How do you improve the touchscreen user experience? According to Microsoft Research, you learn to anticipate the touches before they even happen.
Don’t worry, Microsoft isn’t working on some brain-scanning smartphone — at least not yet. Microsoft’s Ken Hinckley says they’re using “the hands as a window to the mind.” He and his co-workers have been experimenting with something they call “pre-touch sensing,” and it’s a bit like what you may have experienced on a Samsung smartphone with the Air View/Air Gesture feature turned on.
Microsoft’s ten person team has developed a system that tracks your fingers as they hover over a phone’s display. It’s much more than just a way to scroll through lengthy emails and webpages or a way to interact with your phone while you’re wearing a pair of gloves.

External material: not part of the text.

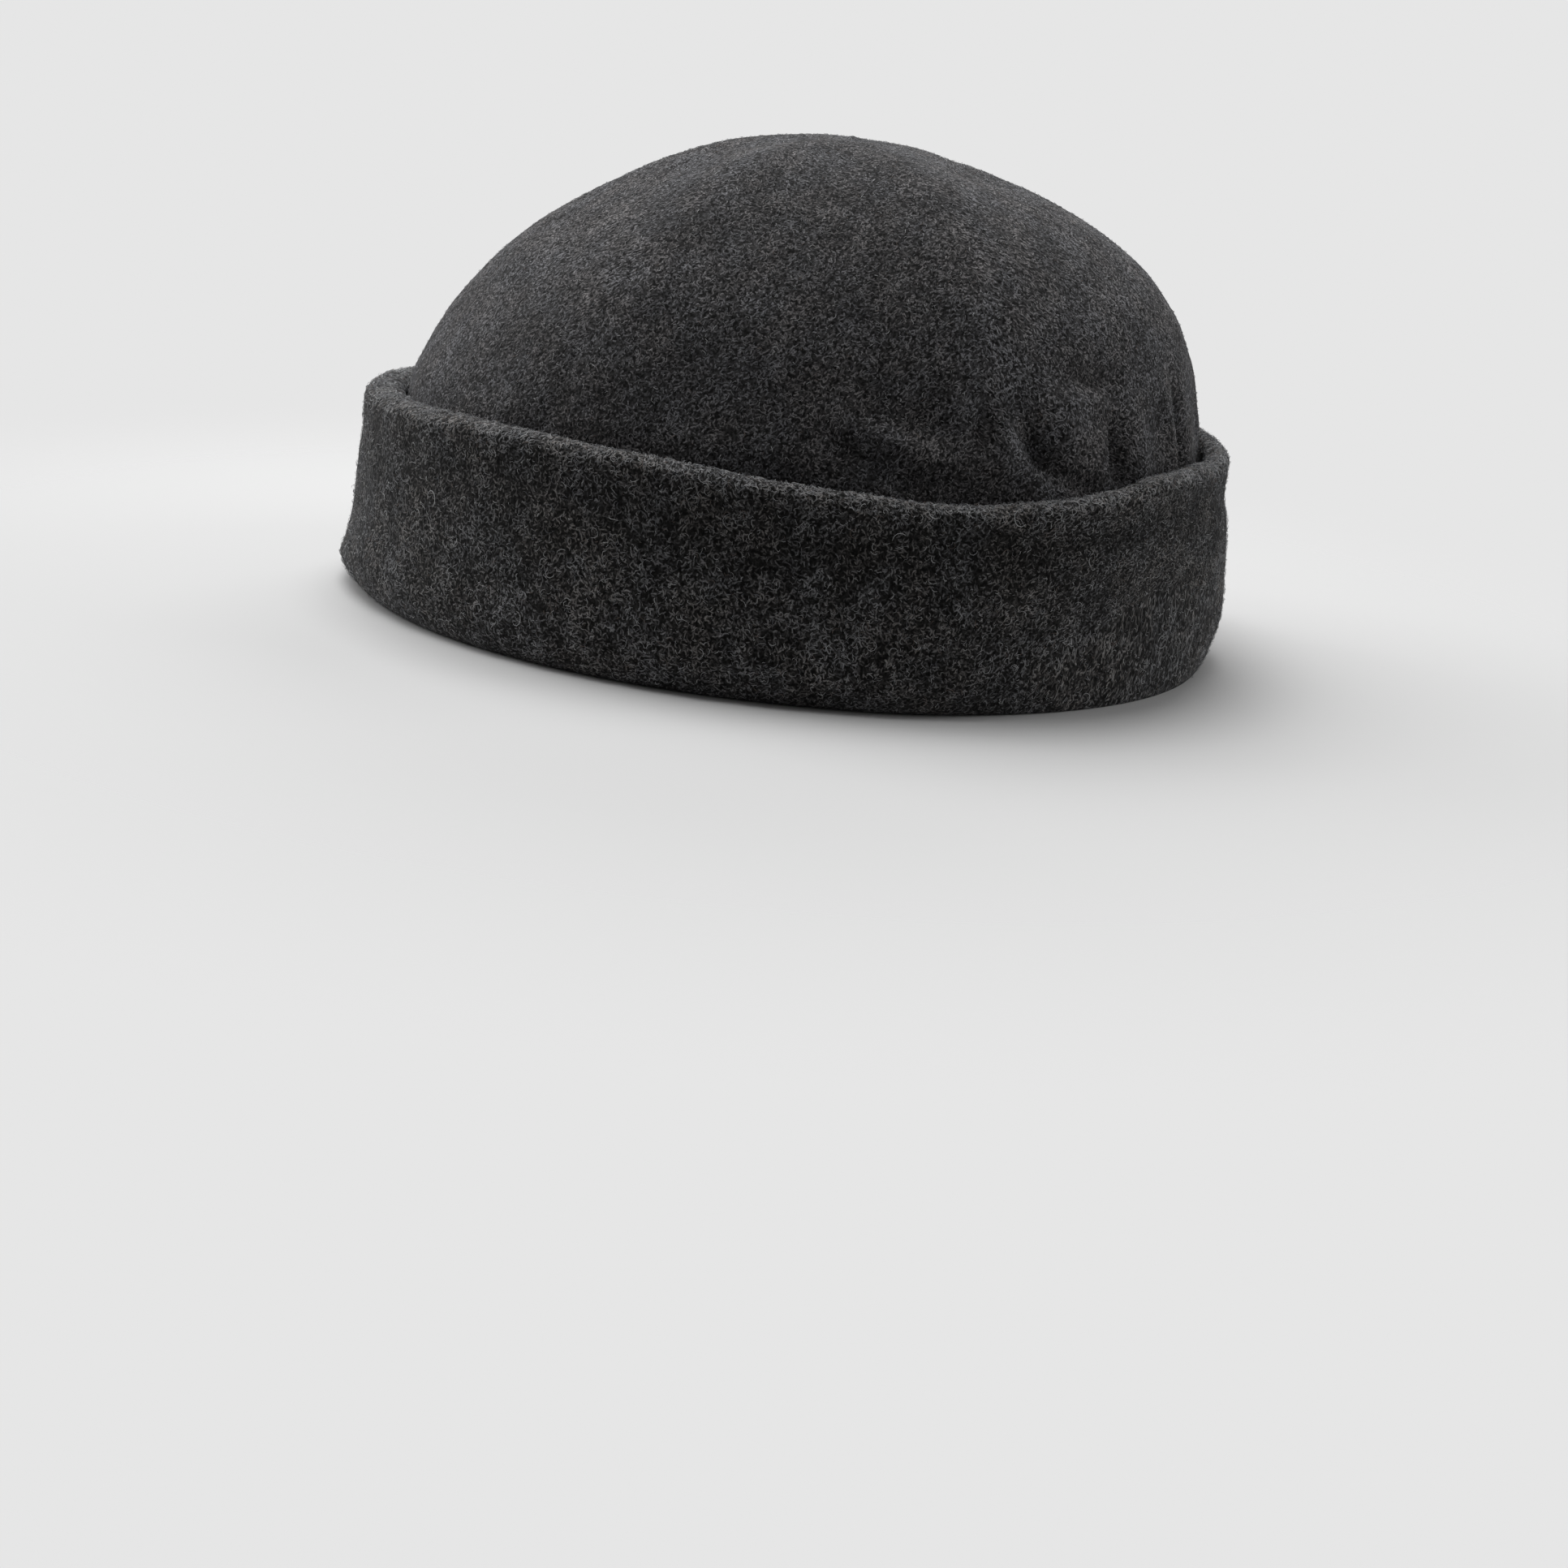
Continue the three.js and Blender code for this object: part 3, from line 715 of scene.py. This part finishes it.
def fibre_tree(name, shapes, shades):
    """Geometry Nodes that scatter arcs of wool over a cloth, by its attribute called nap. Each of
    the shapes has its sweep in degrees, its points, its side wave and its rise, and each of the
    shades a material and the share of the fibres that come before it."""
    tree = bpy.data.node_groups.new(name, "GeometryNodeTree")
    tree.interface.new_socket("Cloth", in_out="INPUT", socket_type="NodeSocketGeometry")
    for title in ("Fibres per square metre", "Arc radius", "Thickness", "Stand"):
        tree.interface.new_socket(title, in_out="INPUT", socket_type="NodeSocketFloat")
    tree.interface.new_socket("Seed", in_out="INPUT", socket_type="NodeSocketInt")
    tree.interface.new_socket("Fibres", in_out="OUTPUT", socket_type="NodeSocketGeometry")
    tip_share = 0.4
    sunk_share = 0.25
    size_range = (0.6, 1.35)
    given = add_node(tree, "NodeGroupInput").outputs
    bend = add_node(tree, "GeometryNodeSplineParameter").outputs["Factor"]
    arch = maths(tree, "SINE", maths(tree, "MULTIPLY", bend, math.pi))
    profile = add_node(tree, "GeometryNodeCurvePrimitiveCircle", {
        "Resolution": 3, "Radius": 0.5}).outputs["Curve"]
    thick = maths(tree, "DIVIDE", given["Thickness"], given["Arc radius"])
    taper = maths(tree, "MULTIPLY", thick, maths(tree, "ADD", maths(
        tree, "MULTIPLY", arch, 1 - tip_share), tip_share))
    join = add_node(tree, "GeometryNodeJoinGeometry")
    for sweep, points, wave, rise in reversed(shapes):
        arc = add_node(tree, "GeometryNodeCurveArc", {
            "Resolution": points, "Radius": 1.0, "Start Angle": -math.radians(sweep) / 2,
            "Sweep Angle": math.radians(sweep)}, mode="RADIUS")
        lift = maths(tree, "MULTIPLY", maths(tree, "SUBTRACT", arch, sunk_share), rise)
        sway = maths(tree, "MULTIPLY", maths(tree, "SINE", maths(
            tree, "MULTIPLY", bend, 2 * math.pi)), wave)
        offset = add_node(tree, "ShaderNodeCombineXYZ", {
            "X": maths(tree, "SUBTRACT", sway, math.cos(math.radians(sweep) / 4)), "Z": lift})
        bent = add_node(tree, "GeometryNodeSetPosition", {
            "Geometry": arc.outputs["Curve"], "Offset": offset.outputs[0]})
        tube = add_node(tree, "GeometryNodeCurveToMesh", {
            "Curve": bent.outputs[0], "Profile Curve": profile, "Scale": taper,
            "Fill Caps": True})
        one = add_node(tree, "GeometryNodeGeometryToInstance", {"Geometry": tube.outputs[0]})
        tree.links.new(one.outputs[0], join.inputs[0])
    nap = add_node(tree, "GeometryNodeInputNamedAttribute", {"Name": "nap"}, data_type="FLOAT")
    density = maths(tree, "MULTIPLY", nap.outputs[0], given["Fibres per square metre"])
    scatter = add_node(tree, "GeometryNodeDistributePointsOnFaces", {
        "Mesh": given["Cloth"], "Density": density, "Seed": given["Seed"]},
        distribute_method="RANDOM")
    spin = add_node(tree, "FunctionNodeAxisAngleToRotation", {
        "Axis": (0, 0, 1), "Angle": random_value(tree, "FLOAT", 0.0, math.tau, 1)})
    spun = add_node(tree, "FunctionNodeRotateRotation", {
        "Rotation": scatter.outputs["Rotation"], "Rotate By": spin.outputs[0]},
        rotation_space="LOCAL")
    tilt = add_node(tree, "ShaderNodeVectorMath", {
        0: random_value(tree, "FLOAT_VECTOR", (-1, -1, 0), (1, 1, 0), 2)}, operation="SCALE")
    tree.links.new(given["Stand"], tilt.inputs["Scale"])
    tipped = add_node(tree, "FunctionNodeEulerToRotation", {"Euler": tilt.outputs[0]})
    rotation = add_node(tree, "FunctionNodeRotateRotation", {
        "Rotation": spun.outputs[0], "Rotate By": tipped.outputs[0]}, rotation_space="LOCAL")
    size = maths(tree, "MULTIPLY", given["Arc radius"],
                 random_value(tree, "FLOAT", *size_range, 3))
    placed = add_node(tree, "GeometryNodeInstanceOnPoints", {
        "Points": scatter.outputs["Points"], "Instance": join.outputs[0], "Pick Instance": True,
        "Instance Index": maths(tree, "FLOOR", random_value(
            tree, "FLOAT", 0.0, len(shapes) - 0.001, 4)),
        "Rotation": rotation.outputs[0], "Scale": size})
    marked = add_node(tree, "GeometryNodeStoreNamedAttribute", {
        "Geometry": placed.outputs[0], "Name": "shade",
        "Value": random_value(tree, "FLOAT", 0.0, 1.0, 5)}, data_type="FLOAT", domain="INSTANCE")
    real = add_node(tree, "GeometryNodeRealizeInstances", {"Geometry": marked.outputs[0]})
    shade = add_node(tree, "GeometryNodeInputNamedAttribute", {"Name": "shade"}, data_type="FLOAT")
    finished = add_node(tree, "GeometryNodeSetShadeSmooth", {"Geometry": real.outputs[0]})
    for material, share in shades:
        chosen = maths(tree, "GREATER_THAN", shade.outputs[0], share)
        finished = add_node(tree, "GeometryNodeSetMaterial", {
            "Geometry": finished.outputs[0], "Selection": chosen, "Material": material})
    add_node(tree, "NodeGroupOutput", {0: finished.outputs[0]})
    return tree


def scatter_fibres(name, bed, tree, values):
    """Adds a piece of loose fibres grown on a bed of cloth that has the attribute nap."""
    made = bpy.data.objects.new(name, bed)
    bpy.context.scene.collection.objects.link(made)
    growth = made.modifiers.new("growth", "NODES")
    growth.node_group = tree
    for item in tree.interface.items_tree:
        if item.name in values:
            growth[item.identifier] = values[item.name]
    mesh = bpy.data.meshes.new_from_object(
        made.evaluated_get(bpy.context.evaluated_depsgraph_get()))
    made.modifiers.remove(growth)
    made.data = mesh
    mesh.name = name
    mesh.attributes.remove(mesh.attributes["shade"])
    mesh.materials.pop(index=0)
    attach(made, "root")


def fibre_bed(name, points, faces, nap):
    """A mesh that only carries the nap for the fibres to grow on."""
    mesh = bpy.data.meshes.new(name)
    mesh.from_pydata(points.tolist(), [], faces)
    mesh.attributes.new("nap", "FLOAT", "POINT").data.foreach_set("value", nap)
    return mesh


pale_hair = plain_fibre("pale_wool_hair", (0.45, 0.455, 0.46, 1))
grey_hair = plain_fibre("grey_wool_hair", (0.27, 0.273, 0.28, 1))
slate_hair = plain_fibre("slate_wool_hair", (0.13, 0.137, 0.15, 1))
brown_hair = plain_fibre("brown_wool_hair", (0.15, 0.12, 0.105, 1))

# The cuff's fibres are long and strongly curled
curl_shapes = [(60, 4, 0.1, 0.3), (90, 4, -0.14, 0.35), (45, 3, 0.0, 0.3), (150, 5, 0.08, 0.3),
               (75, 4, 0.16, 0.6), (230, 7, 0.1, 0.25), (55, 4, -0.1, 0.8), (70, 3, 0.0, 0.5)]
curl_tree = fibre_tree("cuff curls", curl_shapes, [
    (pale_hair, -1.0), (grey_hair, 0.3), (slate_hair, 0.72), (brown_hair, 0.94)])
bare_foot = 0.8 * mm
bare_fade = 2.5 * mm
low_edge = smooth((band[..., 2] - bare_foot) / bare_fade)
inner_fade_steps = 8
outer_share = smooth((last_edge_step + inner_fade_steps - step_at) / inner_fade_steps)
# The hairs grow denser where the cuff's tone and painted highlight are lighter, and most along the
# rim
curl_nap = low_edge * outer_share * np.clip(1.6 * cuff_tone_and_painted_light - 0.5, 0.1, 2) * (1 + 1.2 * rim_highlight_and_hairs)
curl_bed = fibre_bed("curl_bed", band.reshape(-1, 3), band_faces, curl_nap.ravel())
for number, seed in enumerate((11, 23, 37), 1):
    scatter_fibres(f"cuff_curls_{number}", curl_bed, curl_tree, {
        "Fibres per square metre": 240000.0, "Arc radius": 0.85 * mm, "Thickness": 0.1 * mm,
        "Stand": 0.6, "Seed": seed})

# A few long hairs have worked loose and lie on the cuff in large loops
loop_shapes = [(300, 10, 0.08, 0.12), (240, 9, -0.12, 0.15), (130, 7, 0.2, 0.25)]
loop_tree = fibre_tree("cuff loops", loop_shapes, [(pale_hair, -1.0), (grey_hair, 0.6)])
scatter_fibres("cuff_loops", curl_bed, loop_tree, {
    "Fibres per square metre": 2600.0, "Arc radius": 1.35 * mm, "Thickness": 0.13 * mm,
    "Stand": 0.25, "Seed": 3})

# The crown's are short, fine and lie close
nap_shapes = [(70, 3, 0.0, 0.2), (110, 4, 0.1, 0.2), (50, 3, 0.0, 0.4)]
nap_tree = fibre_tree("crown nap", nap_shapes, [
    (grey_hair, -1.0), (slate_hair, 0.45), (pale_hair, 0.8), (brown_hair, 0.95)])
nap_from = 36 * mm
nap_fade = 4 * mm
top_from = 70 * mm
top_fade = 40 * mm
top_more = 0.7
crown_nap = (smooth((skins[:, 2] - nap_from) / nap_fade)
             * (1 + top_more * smooth((skins[:, 2] - top_from) / top_fade)))
nap_bed = fibre_bed("nap_bed", skins, skin_faces, crown_nap)
for number, seed in enumerate((5, 17), 1):
    scatter_fibres(f"crown_nap_{number}", nap_bed, nap_tree, {
        "Fibres per square metre": 150000.0, "Arc radius": 0.75 * mm, "Thickness": 0.1 * mm,
        "Stand": 0.45, "Seed": seed})

# The floor
# A pale board that the cap stands on. It runs out into the pale room round it, so that no edge
# or horizon shows.
floor_radius = 0.6
floor_fade = (0.1, 0.3)
floor_material = bpy.data.materials.new("pale_board")
floor_material.use_nodes = True
floor_tree = floor_material.node_tree
floor_shader = floor_tree.nodes["Principled BSDF"]
floor_shader.inputs["Base Color"].default_value = (0.6, 0.6, 0.6, 1)
floor_shader.inputs["Roughness"].default_value = 1.0
floor_shader.inputs["Specular IOR Level"].default_value = 0.0
floor_place = add_node(floor_tree, "ShaderNodeTexCoord").outputs["Object"]
from_middle = add_node(floor_tree, "ShaderNodeVectorMath", {0: floor_place},
                       operation="LENGTH").outputs["Value"]
fading = spread(floor_tree, from_middle, *floor_fade, 0.0, 1.0)
clear = add_node(floor_tree, "ShaderNodeBsdfTransparent")
faded = add_node(floor_tree, "ShaderNodeMixShader", {
    0: fading, 1: floor_shader.outputs[0], 2: clear.outputs[0]})
floor_tree.links.new(faded.outputs[0], floor_tree.nodes["Material Output"].inputs["Surface"])
floor_points = [(x * floor_radius, y * floor_radius, 0) for x, y in
                ((-1, -1), (1, -1), (1, 1), (-1, 1))]
floor = new_piece("floor", floor_points, [(0, 1, 2, 3)], floor_material)

# The light
# A pale room with a faint even glow. Broad soft lamps stand above, at both sides and behind, and
# the side that the camera looks at has none, so the cloth there is darkest.
room = bpy.data.worlds.new("pale_room")
room.use_nodes = True
room_tree = room.node_tree
seen_wall = room_tree.nodes["Background"]
seen_wall.inputs["Color"].default_value = (0.791, 0.791, 0.791, 1)
glow = add_node(room_tree, "ShaderNodeBackground", {"Color": (1, 1, 1, 1), "Strength": 0.14})
straight = add_node(room_tree, "ShaderNodeLightPath").outputs["Is Camera Ray"]
walls = add_node(room_tree, "ShaderNodeMixShader", {
    0: straight, 1: glow.outputs[0], 2: seen_wall.outputs[0]})
room_tree.links.new(walls.outputs[0], room_tree.nodes["World Output"].inputs["Surface"])
bpy.context.scene.world = room
# Each lamp's name, place, side and watts
cap_middle = Vector((0, 0, 0.06))
lamps = [
    ("lamp_above", (-0.25, -0.35, 1.25), 1.1, 18.5),
    ("lamp_before", (-0.3, -1.25, 0.5), 0.8, 10),
    ("lamp_after", (-0.3, 1.25, 0.45), 0.8, 7),
    ("lamp_beyond", (-1.3, 0.1, 0.6), 0.9, 6.5),
]
for name, place, size, watts in lamps:
    lamp_data = bpy.data.lights.new(name, "AREA")
    lamp_data.size = size
    lamp_data.energy = watts
    lamp = bpy.data.objects.new(name, lamp_data)
    lamp.location = place
    toward_cap = cap_middle - Vector(place)
    lamp.rotation_euler = toward_cap.to_track_quat("-Z", "Y").to_euler()
    lamp.visible_camera = False
    bpy.context.scene.collection.objects.link(lamp)

# The camera
# It stands on the wearer's left a little behind, looks slightly down, and leans over, as the
# cap leans back in the photograph. The cap lies above the picture's middle.
picture_side = 1932
focal_pixels = 3300
camera_distance = 0.6598
camera_turn = math.radians(97.7)
camera_tilt = math.radians(13.0)
camera_lean = math.radians(5.2)
origin_pixel = (953.7, 757.0)
back = np.array([math.sin(camera_turn) * math.cos(camera_tilt),
                 -math.cos(camera_turn) * math.cos(camera_tilt), math.sin(camera_tilt)])
level = np.array([math.cos(camera_turn), math.sin(camera_turn), 0])
upright = np.cross(back, level)
right = level * math.cos(camera_lean) + upright * math.sin(camera_lean)
above = upright * math.cos(camera_lean) - level * math.sin(camera_lean)
# The picture's middle is aimed beside the origin, so that the origin falls on its pixel
aside = (origin_pixel[0] - picture_side / 2) / focal_pixels
over = (picture_side / 2 - origin_pixel[1]) / focal_pixels
aim = unit(-back - right * aside - above * over)
camera_right = unit(np.cross(aim, above))
camera_up = np.cross(camera_right, aim)
camera_data = bpy.data.cameras.new("camera")
camera_data.sensor_width = 36
camera_data.lens = focal_pixels / picture_side * camera_data.sensor_width
camera = bpy.data.objects.new("camera", camera_data)
turned = Matrix((camera_right, camera_up, -aim)).transposed().to_4x4()
camera.matrix_world = Matrix.Translation(Vector(back * camera_distance)) @ turned
bpy.context.scene.collection.objects.link(camera)
bpy.context.scene.camera = camera
bpy.context.scene.view_settings.view_transform = "Standard"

One Air View-like feature is playback controls that fade into view when your fingers get close to the screen while a video plays. Microsoft’s controls are adaptive, though. You’ll see a different layout if one-handed use is detected and another if you’re holding your phone with both hands and using your thumbs to interact. To fast forward and rewind playback, for example, pre-touch sensing puts a jog dial right where it figures your thumb is going to land on the display.
It also works a bit like 3D Touch (except that the 3D part takes place in the air over the phone, not on its surface). Hold a finger on one of your downloads and bring a second finger close and a menu pops into view that lets you copy, delete, or rename it.
Wave a finger over a link-heavy web page, and pre-touch sensing will highlight the links as you wave your finger over the screen. It works with video embeds, too.
As for where or when you’ll see Microsoft’s pre-touch sensing wizardry packaged into an app you can download or built in to an OS, that remains to be seen. Microsoft Research has turned out some pretty amazing projects in the past that we never had a chance to play with.